2. Filiform Corrosion

It is characterized by irregularily directed corrosion threads between the base material and the protective layer. The attack starts from an endangered point, e.g. slag occlusion or broken varnish skin. In the Toedt Publication, on page 87, this process is described in greater detail taking the filiform corrosion of steel as an example. Filiform corrosion also occurs in aluminum alloys.

3. Bonding Primers

These are based, by way of example, on the combination of epoxy resins with phenolic resins and are preferably cured warm. They are formed, inter alia, by the reaction of the initial epoxy product epichlorohydrin with bisphenolene. Due to terminal ethylene oxide groups it is possible to subject such resins available in various polymerization stages to cross-linking reactions, whereby additions of uric and phenolic resins are possible. These bonding primers generally contain corrosion inhibitors such as chromates. Confer also, page 664 of the Toedt Publication.

4. Polyurethane Base Lacquer

Polyurethane products. Systems of this kind are obtained by reaction between polyisocyanates and suitable partners containing hydroxyl groups, usually condensation products of polycarbonic acids with polyalcohols and they allow themselves to be changed to a very large extent. It is consequently possible to produce all the graduations of a cross-linkage and to achieve effects as is the case with the films of fatty drying oils. Confer also (1), page 664. The two components of these varnishes are mixed prior to application. Curing takes place by cross linkage.

5. Non-Cross-Linked Polyamide

Reference is made here to polyamides that consist of chain molecules (linear polyamides). These are produced by polycondensation of caprolactam. By preference, mixtures of aromatic hydrocarbons and alcohols are used as solvents.

6. Polyurethane Primer

As per point 4, but with fillers and corrosion inhibitors.

7. Environment-Compatible Lacquer-Removing Agents

These are lacquer removers which are free from both phenol and cresol, the utilization of which entails neither health risks nor necessitates expensive preventive measures aimed at keeping air and sewage water free from pollution.

8. Dyeing the Intermediate Layer

As is commonly known, a varnishing compound is dyed by means of organic or inorganic pigments or with the help of lacquer soluble organic dyes (transparent lacquer).

9. New Covering Layer, e.g. Polyurethane

See point 4, "Polyurethane Base Lacquer".

A further example of the invention may be as follows: According to the figure the material 1 exists of aluminium or aluminium alloys which may be yellow chromatized.

Layer 2 is a primary layer of polyurethane containing hydroxyl groups.
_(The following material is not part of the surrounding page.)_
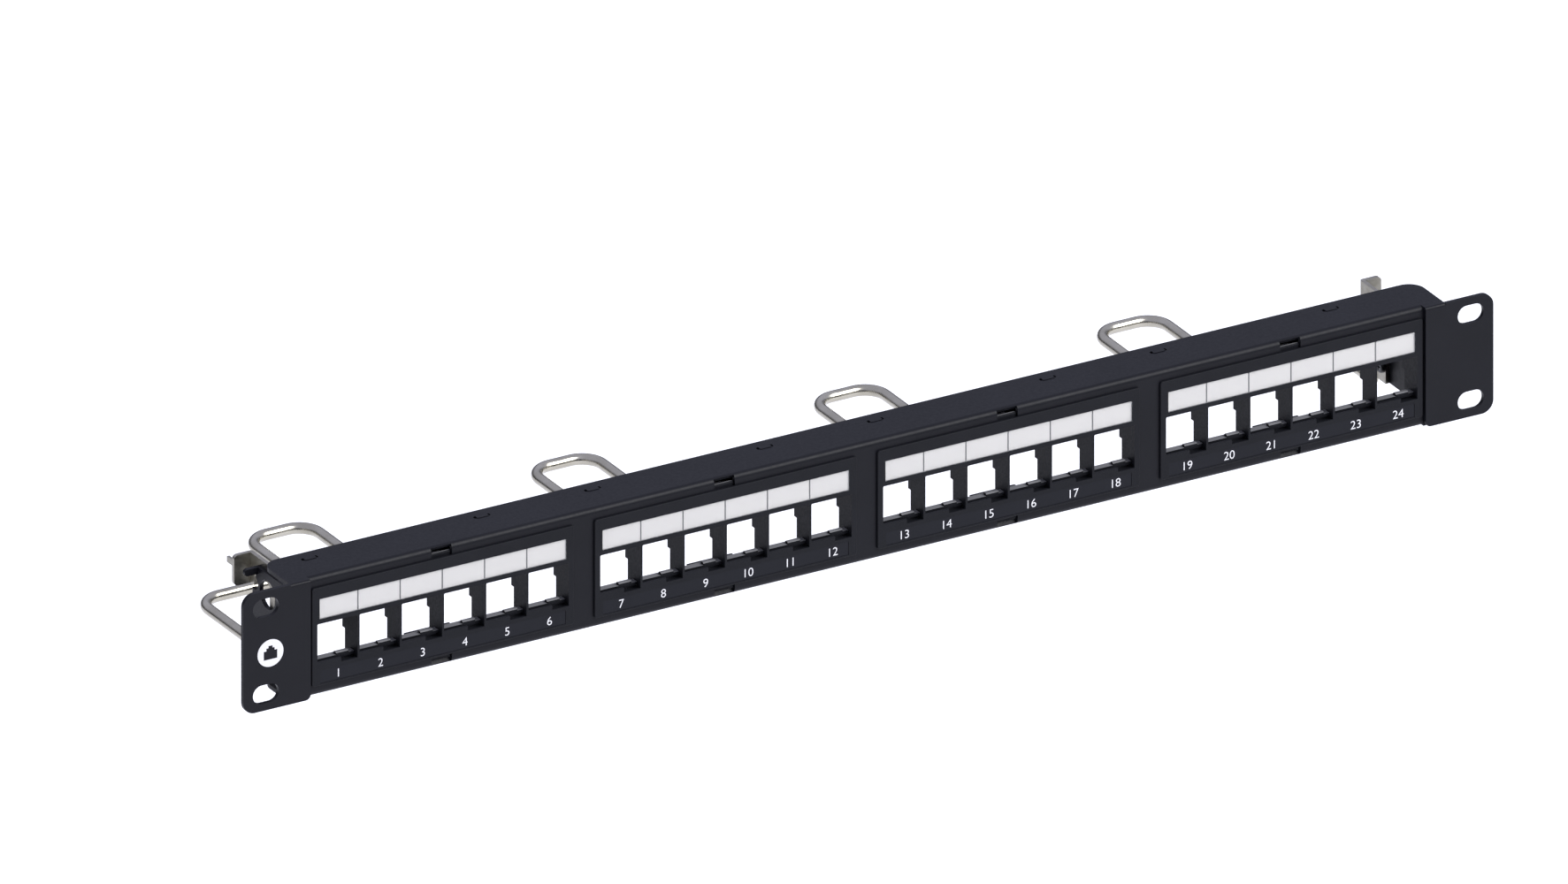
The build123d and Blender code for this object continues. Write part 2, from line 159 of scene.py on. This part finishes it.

In this layer the binding agent consists of polyester or polyether with free hydroxyl groups.

The hardener consists of polyisocyanate which cross-links with the binding agents through addition reactions.

A mixture of benzol hydrocarbons and ester serves as solvent, by preferennce in a ratio of 1:1.

In addition, primary layer 2 contains fillers and corrosion inhibitors as well as chromates.

The intermediate layer 3 consists of non-cross-linked polyamide. This is produced by means of polycondensation of caprolactam. Mixtures of aromatic hydrocarbons and alochols serve as solvents.

The covering layer 4 consists of polyurethane varnish, that is to say, binding agent, hardener and solvent as with layer 2, but, if so required, dyed with pigments. Commercially available products that are free from phenol and cresol are used as lacquer remover.

The base material is not restricted to metals; it would also be possible to employ plastics, especially fiberglass-reinforced plastics.

The intermediate layer according to the invention may consist of a mixture which contains 6-14% polyamide resin and 4-12% pigments. The latter may consist of titanium dioxide.